Notably, the Supreme Court recently took up this privacy issue, unre­solved in Jones, in Carpenter v. U.S., decid­ing that acquir­ing cell phone loca­tion data — similar to GPS track­ing inform­a­tion — amounts to an illegal search. The Supreme Court is likely to confront issues like these frequently in the years to come.

In U.S. v. Askew, another Fourth Amend­ment search case, Kavanaugh again broke with his colleagues, dissent­ing from the major­ity’s conclu­sion that a defend­ant’s Fourth Amend­ment rights were viol­ated when police unzipped and opened his jacket after a stop-and-frisk found noth­ing suspi­cious. Kavanaugh argued that the officers were within their rights to unzip and open the defend­ant’s jacket to ensure officer safety, after the original frisk yiel­ded noth­ing, and, altern­at­ively, to help facil­it­ate a witness iden­ti­fic­a­tion — despite the major­ity explain­ing that there was no preced­ent for such a justi­fic­a­tion.  

These decisions, while admit­tedly a small sample, nonethe­less raise the concern that Kavanaugh could put few curbs on police power.

The rare instances when Kavanaugh sides with defend­ants are equally telling. In U.S. v. Burwell, Kavanaugh dissen­ted from a decision that upheld a 20-year sentence enhance­ment for a defend­ant who used a machine gun during a robbery. Kavanaugh argued that there was no proof that the defend­ant knew the gun he used was a machine gun and that the law should require such proof. But this does­n’t neces­sar­ily mean that Kavanaugh was look­ing out for the little guy. Insist­ing on such intent require­ments — mens rea, in legal termin­o­logy — could make it harder for the govern­ment to prosec­ute white-collar crim­in­als, largely bene­fit­ting a small segment of afflu­ent defend­ants. 

Kavanaugh’s views on senten­cing are more diffi­cult to parse. He test­i­fied in 2009 that, from a policy perspect­ive, he believed federal senten­cing guidelines should be mandat­ory, rather than advis­ory, to limit judi­cial discre­tion in senten­cing. He was concerned that advis­ory guidelines would allow judges to impose their personal views at senten­cing, lead­ing to dispar­ate outcomes. But Kavanaugh has on several occa­sions disagreed with his colleagues and suppor­ted lower court judges who gave harsh, above-guidelines sentences with little to no explan­a­tion of their reas­ons for doing so. In both In re Sealed Case and the recent U.S. v. Brown, where the D.C. Circuit vacated sentences after judges issued harsh, above-guidelines sentences without suffi­cient explan­a­tion, Kavanaugh dissen­ted, call­ing the major­ity’s hold­ing in the latter case “confound­ing.” Kavanaugh’s state­ments on senten­cing leave us wonder­ing: how much discre­tion does he think judges should have? 

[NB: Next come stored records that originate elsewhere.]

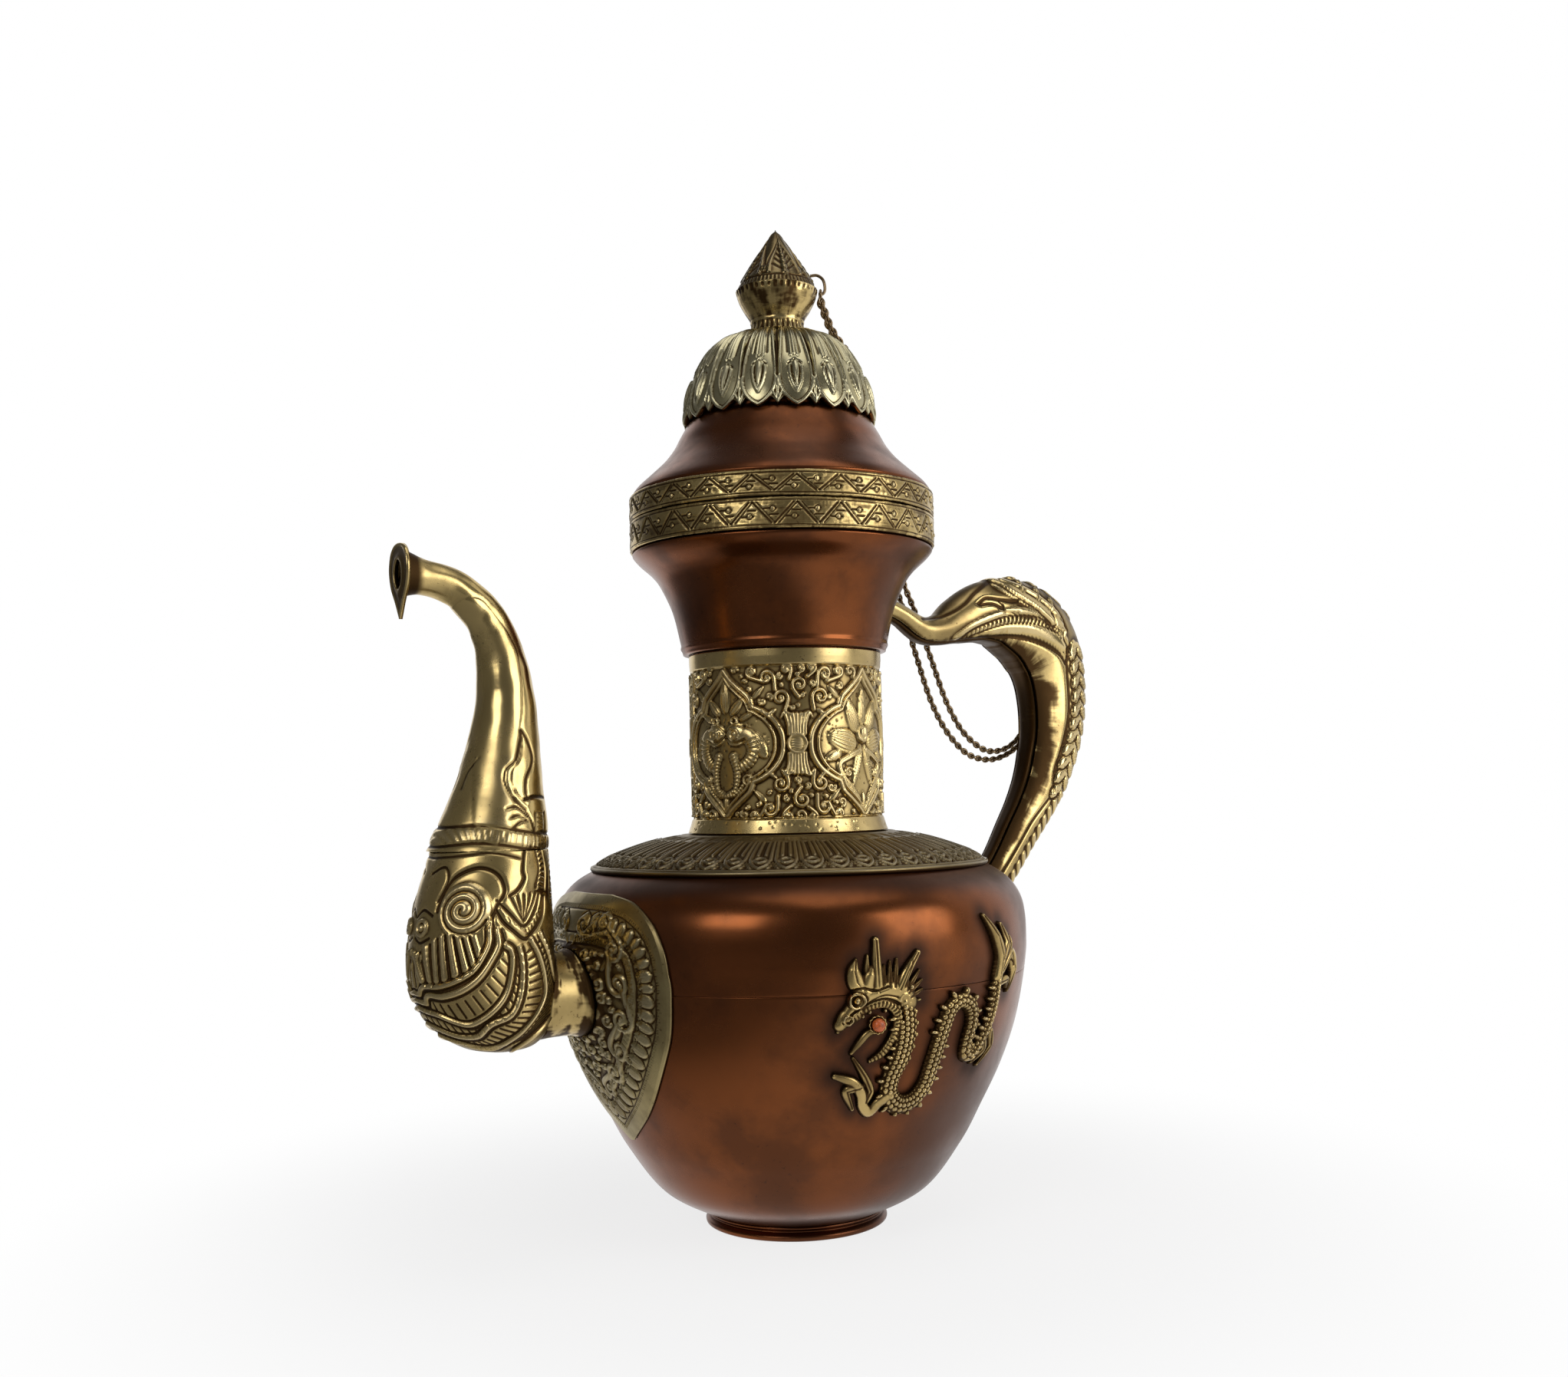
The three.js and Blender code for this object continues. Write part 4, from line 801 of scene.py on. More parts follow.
class PITCHER_OT_belly(Operator):
    """Raise the two copper halves of the belly and the foot ring"""
    bl_idname = "pitcher.belly"
    bl_label = "Copper belly and foot"

    def execute(self, context):
        line = even(BELLY_LINE, 220)
        seam = float(belly_radius(SEAM_HEIGHT))
        lower = line[line[:, 1] < SEAM_HEIGHT - 0.6]
        lower = np.vstack([lower, [[seam, SEAM_HEIGHT - 0.2], [seam - 0.06, SEAM_HEIGHT - 0.04]]])
        inner = shell_line(lower[:-1], COPPER_WALL)
        inner = np.vstack([[0.3, FOOT_HEIGHT + SEAT + COPPER_WALL], inner[inner[:, 1] > 7.5]])
        outer = np.vstack([[0.3, FOOT_HEIGHT + SEAT], [20, FOOT_HEIGHT + SEAT], lower])
        lower_half = spun("belly_lower_half", outer, 256, inner, shade=copper_tarnish_and_shade(outer, 256))
        fit(lower_half, "polished_copper", "belly_lower")
        upper = line[line[:, 1] > SEAM_HEIGHT + 0.6]
        upper = np.vstack([[[seam - 0.06, SEAM_HEIGHT + 0.04], [seam, SEAM_HEIGHT + 0.2]], upper])
        upper_half = spun(
            "belly_upper_half", upper, 256, shell_line(upper, COPPER_WALL), shade=copper_tarnish_and_shade(upper, 256))
        fit(upper_half, "polished_copper", "belly_upper")
        foot = curve([
            [FOOT_RADIUS - 0.7, 0], [FOOT_RADIUS + 0.1, 0.5], [FOOT_RADIUS + 0.2, 1.6],
            [FOOT_RADIUS - 0.5, 2.5], [FOOT_RADIUS - 1.3, 3], [FOOT_RADIUS - 1.1, 3.6],
            [FOOT_RADIUS - 0.5, 4.2], [FOOT_RADIUS - 0.6, FOOT_HEIGHT]], 6)
        inside = [[28.6, 0], [28.7, 2.6], [29.2, FOOT_HEIGHT]]
        fit(spun("foot", foot, 192, inside), "polished_copper", "foot_ring")
        self.sleeve()
        return {"FINISHED"}

    def sleeve(self):
        """The sleeve inside the lid that centres it in the mouth."""
        low, top = MOUTH_TOP + LID_GAP - FLANGE_DEPTH, LID_BAND_TOP - 1.5
        radius = MOUTH_RADIUS - COPPER_WALL - FLANGE_PLAY
        seat = MOUTH_RADIUS - COPPER_WALL - SEAT - 0.1
        line = even([
            [radius - 0.5, low], [radius, low + 1], [radius, low + FLANGE_DEPTH + 0.5],
            [seat, low + FLANGE_DEPTH + 1.5], [seat, top]], 60)
        bore = [[radius - BRASS_WALL, low + 0.6], [radius - BRASS_WALL, low + 9], [radius - BRASS_WALL, top]]
        scuffs = blotches(6, (60, 192), 2, 12)
        obj = spun("lid_sleeve", line, 192, bore, None, 0.45 + 1.2 * scuffs.clip(-0.2, 0.2))
        fit(obj, "dull_brass", "lid_flange", "lid")


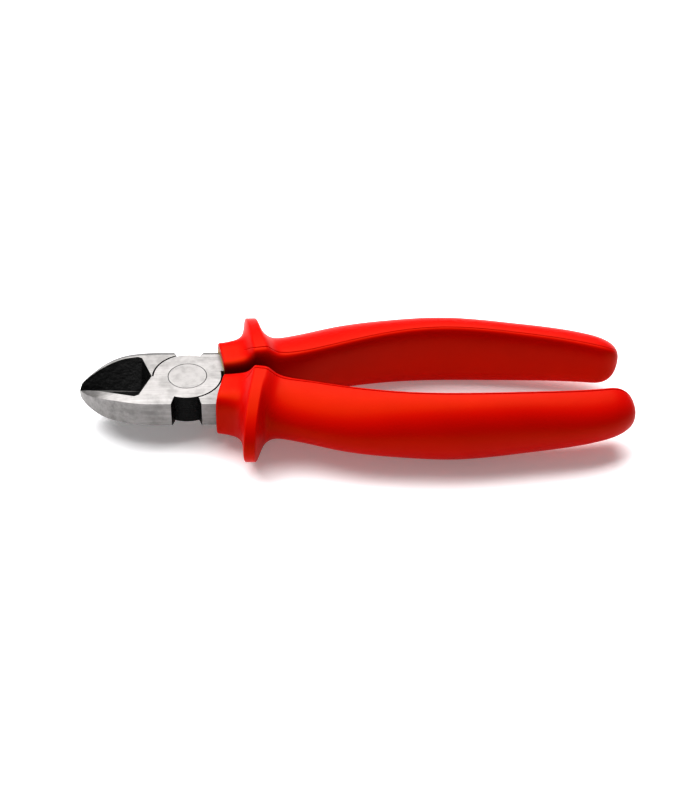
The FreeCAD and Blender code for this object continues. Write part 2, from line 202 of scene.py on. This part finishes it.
class PliersFinish(bpy.types.PropertyGroup):
    """Colours of the finishes."""
    red: colour("Grip red", "Moulded insulation", 0.50, 0.001, 0.0003)
    deep_red: colour("Deep red", "Shaded clouds in the insulation", 0.40, 0.0008, 0.0003)
    # Painted shade: this dark red stands in for the shade that falls in the fold between the handles.
    fold_shade_red: colour("Fold red", "Dull insulation in the fold between the handles", 0.10, 0.0002, 0.0001)
    gloss: colour("Grip gloss", "Tint of the insulation's highlights", 1.0, 0.9, 0.0)
    liner: colour("Liner", "Thin inner insulation", 0.50, 0.40, 0.10)
    steel: colour("Ground steel", "Ground faces", 0.27, 0.26, 0.255)
    stain: colour("Steel stain", "Clouds on the ground faces", 0.13, 0.126, 0.122)
    oxide: colour("Black oxide", "Forged faces in the pocket and the notches", 0.002, 0.002, 0.002)
    oxide_high: colour("Oxide high spots", "Rubbed high spots of the forged faces", 0.006, 0.006, 0.006)
    grip_roughness: share("Grip roughness", "Of the moulded insulation", 0.38)
    steel_roughness: share("Steel roughness", "Of the ground faces", 0.44)
    steel_edge: length("Broken edge", "Width of the bevel on the steel's edges", 0.12)


class PliersStage(bpy.types.PropertyGroup):
    """Floor, light and camera."""
    floor: colour("Floor", "Pale floor", 0.90, 0.90, 0.91)
    glow: share("Floor glow", "Brightness that the floor gives off", 0.2, 10.0)
    key: share("Key light", "Watts of the large light above and behind", 29.0, 1000.0)
    world: share("Surroundings", "Brightness of the surroundings", 0.24, 10.0)
    distance: length("Camera distance", "Camera to what it looks at", 450.0)
    elevation: rotation("Elevation", "Camera above the horizon", 40.29)
    turn: rotation("Turn", "Camera round the object", 4.96)
    roll: rotation("Roll", "Camera about its own line of sight", 2.83)
    lens: bpy.props.FloatProperty(
        name="Lens", description="Focal length in millimetres", default=62.3, min=1.0)


# ---------------------------------------------------------------- numbers and meshes

def mix(a, b, t):
    """a where t is 0, b where t is 1, and in between in proportion."""
    return a + (b - a) * t


def smooth_step(x, start, end):
    """3t^2 - 2t^3, where t runs from 0 at start to 1 at end."""
    t = np.clip((x - start) / (end - start), 0.0, 1.0)
    return t * t * (3 - 2 * t)


def clamped_spline(stations):
    """A cubic spline through (x, value) stations, level at both ends.

    The second derivatives m solve h m[i-1] + 2 (h + k) m[i] + k m[i+1] = 6 (slope after - slope before),
    where h and k are the steps on each side; the end rows make the end slopes zero. Each piece is then the
    cubic that has the stations' values and second derivatives at its ends.
    """
    xs, ys = np.array(stations, float).T
    h = np.diff(xs)
    slope = np.diff(ys) / h
    last = len(xs) - 1
    rows = np.diag(2 * np.append(h, 0) + 2 * np.insert(h, 0, 0)) + np.diag(h, 1) + np.diag(h, -1)
    bends = np.linalg.solve(rows, 6 * np.diff(slope, prepend=0.0, append=0.0))

    def at(x):
        x = np.clip(x, xs[0], xs[last])
        i = np.clip(np.searchsorted(xs, x) - 1, 0, last - 1)
        a = (xs[i + 1] - x) / h[i]
        b = 1 - a
        curve = (a ** 3 - a) * bends[i] + (b ** 3 - b) * bends[i + 1]
        return a * ys[i] + b * ys[i + 1] + curve * h[i] ** 2 / 6

    return at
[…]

Kavanaugh has had little chance to opine on those subjects that comprise the hall­marks of Kennedy’s crim­inal justice legacy, such as the death penalty, juven­ile justice, and prison over­crowding. But it seems unlikely that Kavanaugh will follow his old boss’ lead, espe­cially given his align­ment with his “first judi­cial hero” William Rehnquist, whose far-right views on many issues, includ­ing crim­inal justice, fell well outside the main­stream. 

To be sure, conser­vat­ives do not always side with law enforce­ment. Kavanaugh’s high school class­mate and Kennedy clerk colleague, Justice Neil Gorsuch, recently sided with the defend­ant in Sessions v. Dimaya, a major ruling that found parts of the immig­ra­tion law uncon­sti­tu­tion­ally vague. Kavanaugh could surprise us, too. 

Crim­inal cases comprise a size­able portion of the Supreme Court’s docket, and the opin­ions from them can rever­ber­ate down to every encounter with police, as happened with the Miranda warn­ing. As just one example, this fall the Court will hear Timbs v. Indi­ana and decide whether the Eighth Amend­ment prohib­i­tion against excess­ive fines applies to the states, effect­ively determ­in­ing how much crim­inal defend­ants can be fined. 

Before he is confirmed, the Senate — and the Amer­ican people — must have a better sense of Kavanaugh’s think­ing about crim­inal justice.  

 During his confirm­a­tion hear­ings, Senat­ors should ask — and Kavanaugh should answer with specif­ics — the follow­ing ques­tions: 

  • Given the stark racial dispar­it­ies in the crim­inal justice system, how would he ensure equal­ity under the law?
  • Does he believe that the mean­ing of the Consti­tu­tion, specific­ally the Eighth Amend­ment prohib­i­tion against cruel and unusual punish­ment, can change over time? 
  • What is his stance on solit­ary confine­ment?
  • What are the limits of police power?
  • What are his beliefs about mandat­ory minim­ums and judi­cial discre­tion in senten­cing?
  • Does he believe that fines and fees levied on crim­inal defend­ants should be limited?